Hackerangriffe und Morddrohungen

Haupttäter waren in 37,8 Prozent der Fälle Privatpersonen – das sind allerdings 50 Prozent weniger als noch 2021. Regierung und Beamte waren die zweithäufigste Quelle von Angriffen (17,1 Prozent). Im Jahr zuvor war diese Gruppe noch für 12,3 Prozent der Fälle verantwortlich. Polizei und Staatssicherheit folgen auf Rang drei mit 11,3 Prozent (2021: 18,5 Prozent).

Der Bericht befasst sich auch mit einer anderen Bedrohung, der Journalisten zunehmend ausgesetzt sind: Angriffe aus dem Internet. Im vergangenen Jahr waren Reporter zunehmend Attacken im digitalen Bereich ausgesetzt. Dazu gehört das Hacken ihrer Telefone oder Todesdrohungen gegen sie oder Familienangehörige. Der Anteil an den Meldungen stieg von 14,1 auf 20,7 Prozent im vergangenen Jahr.

Neun tote Journalisten in der Ukraine

Der Monitoring-Bericht befasst sich auch mit der Situation in den EU-Kandidatenländern, in denen die MFRR die schwersten Verletzungen der Medienfreiheit registrierte. So waren insgesamt zehn tote Journalisten zu beklagen – neun davon kamen als Kriegsberichterstatter in der Ukraine ums Leben. In der Türkei wurde Güngör Aslan, der Chefredakteur der Zeitung „Ses Kocaeli“, ermordet.

Das MFRR wies auch auf die zunehmenden Herausforderungen und Schwierigkeiten für Journalisten hin, die über Umweltthemen wie etwa Klimaproteste berichten. Dabei reicht das Spektrum von der Verhaftung durch die Polizei bei der Berichterstattung über Demonstrationen bis hin zu körperlichen Übergriffen bei dem Versuch, über die Umweltpolitik von Privatunternehmen zu berichten.

Europa im Vergleich noch relativ sicher

Dem Bericht zufolge gilt Europa insgesamt aber weiterhin als einer der sichersten Teile der Welt, um als Journalist tätig zu sein. Der Rechtsrahmen für freien und unabhängigen Journalismus in den EU-Staaten sei „relativ stark“.

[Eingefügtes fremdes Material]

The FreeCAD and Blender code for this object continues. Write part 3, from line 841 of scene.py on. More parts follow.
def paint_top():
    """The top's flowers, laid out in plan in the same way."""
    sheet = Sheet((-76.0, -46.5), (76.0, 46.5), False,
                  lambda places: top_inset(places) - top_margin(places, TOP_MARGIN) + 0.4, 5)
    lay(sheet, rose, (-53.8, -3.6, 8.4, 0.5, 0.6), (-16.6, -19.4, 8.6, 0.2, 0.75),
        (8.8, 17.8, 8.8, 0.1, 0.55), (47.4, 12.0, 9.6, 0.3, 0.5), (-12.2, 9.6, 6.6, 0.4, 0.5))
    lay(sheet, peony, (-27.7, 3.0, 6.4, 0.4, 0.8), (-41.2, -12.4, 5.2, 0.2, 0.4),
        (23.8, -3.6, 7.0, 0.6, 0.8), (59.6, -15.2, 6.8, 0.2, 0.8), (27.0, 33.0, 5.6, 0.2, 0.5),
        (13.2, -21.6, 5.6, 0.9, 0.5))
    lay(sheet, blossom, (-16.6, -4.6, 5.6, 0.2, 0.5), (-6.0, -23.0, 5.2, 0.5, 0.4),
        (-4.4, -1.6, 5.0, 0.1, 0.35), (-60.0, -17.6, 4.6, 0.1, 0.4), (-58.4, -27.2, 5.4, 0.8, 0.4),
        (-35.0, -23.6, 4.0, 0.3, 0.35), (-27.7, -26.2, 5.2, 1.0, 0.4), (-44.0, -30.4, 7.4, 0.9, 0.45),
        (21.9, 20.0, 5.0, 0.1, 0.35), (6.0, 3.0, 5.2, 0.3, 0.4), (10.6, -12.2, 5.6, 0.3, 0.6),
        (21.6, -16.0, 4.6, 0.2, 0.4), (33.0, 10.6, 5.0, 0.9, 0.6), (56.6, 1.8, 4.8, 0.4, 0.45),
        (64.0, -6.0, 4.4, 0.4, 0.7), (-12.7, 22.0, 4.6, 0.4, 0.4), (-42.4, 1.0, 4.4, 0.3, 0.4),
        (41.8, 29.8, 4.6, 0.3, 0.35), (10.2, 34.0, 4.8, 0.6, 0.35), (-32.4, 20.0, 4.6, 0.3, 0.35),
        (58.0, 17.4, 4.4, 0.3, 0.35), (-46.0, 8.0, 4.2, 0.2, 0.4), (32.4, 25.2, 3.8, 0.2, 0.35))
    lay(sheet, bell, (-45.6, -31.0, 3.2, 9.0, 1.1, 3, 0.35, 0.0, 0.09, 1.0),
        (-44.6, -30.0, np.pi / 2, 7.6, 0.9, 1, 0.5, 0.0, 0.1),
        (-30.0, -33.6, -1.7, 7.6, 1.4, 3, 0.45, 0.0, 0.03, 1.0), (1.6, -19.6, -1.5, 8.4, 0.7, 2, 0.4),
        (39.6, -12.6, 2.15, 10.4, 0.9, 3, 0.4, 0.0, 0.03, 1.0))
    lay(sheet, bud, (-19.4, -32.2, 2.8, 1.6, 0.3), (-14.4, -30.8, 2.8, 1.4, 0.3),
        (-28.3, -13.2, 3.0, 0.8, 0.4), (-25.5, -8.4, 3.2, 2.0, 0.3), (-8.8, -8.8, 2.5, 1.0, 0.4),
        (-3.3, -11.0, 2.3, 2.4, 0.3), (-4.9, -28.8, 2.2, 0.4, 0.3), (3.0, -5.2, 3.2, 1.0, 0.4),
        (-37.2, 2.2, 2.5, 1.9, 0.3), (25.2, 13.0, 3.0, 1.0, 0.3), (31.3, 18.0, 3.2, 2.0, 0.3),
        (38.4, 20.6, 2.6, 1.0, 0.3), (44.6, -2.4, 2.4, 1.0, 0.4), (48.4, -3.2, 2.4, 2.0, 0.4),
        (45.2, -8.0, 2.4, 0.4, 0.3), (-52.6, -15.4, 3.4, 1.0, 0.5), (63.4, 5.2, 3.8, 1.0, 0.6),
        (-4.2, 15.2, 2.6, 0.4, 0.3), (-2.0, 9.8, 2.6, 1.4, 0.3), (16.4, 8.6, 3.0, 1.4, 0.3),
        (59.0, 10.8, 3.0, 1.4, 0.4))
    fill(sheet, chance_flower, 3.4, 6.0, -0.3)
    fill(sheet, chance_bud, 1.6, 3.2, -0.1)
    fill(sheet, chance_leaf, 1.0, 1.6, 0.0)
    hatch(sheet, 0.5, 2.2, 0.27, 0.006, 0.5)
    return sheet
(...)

Das MFRR wird nach eigenen Angaben von einem Bündnis unter der Leitung des Europäischen Zentrums für Presse- und Medienfreiheit organisiert. Dazu gehören beispielsweise das Europäische Zentrum für Presse- und Medienfreiheit (ECPMF) und das Internationale Presseinstitut (IPI).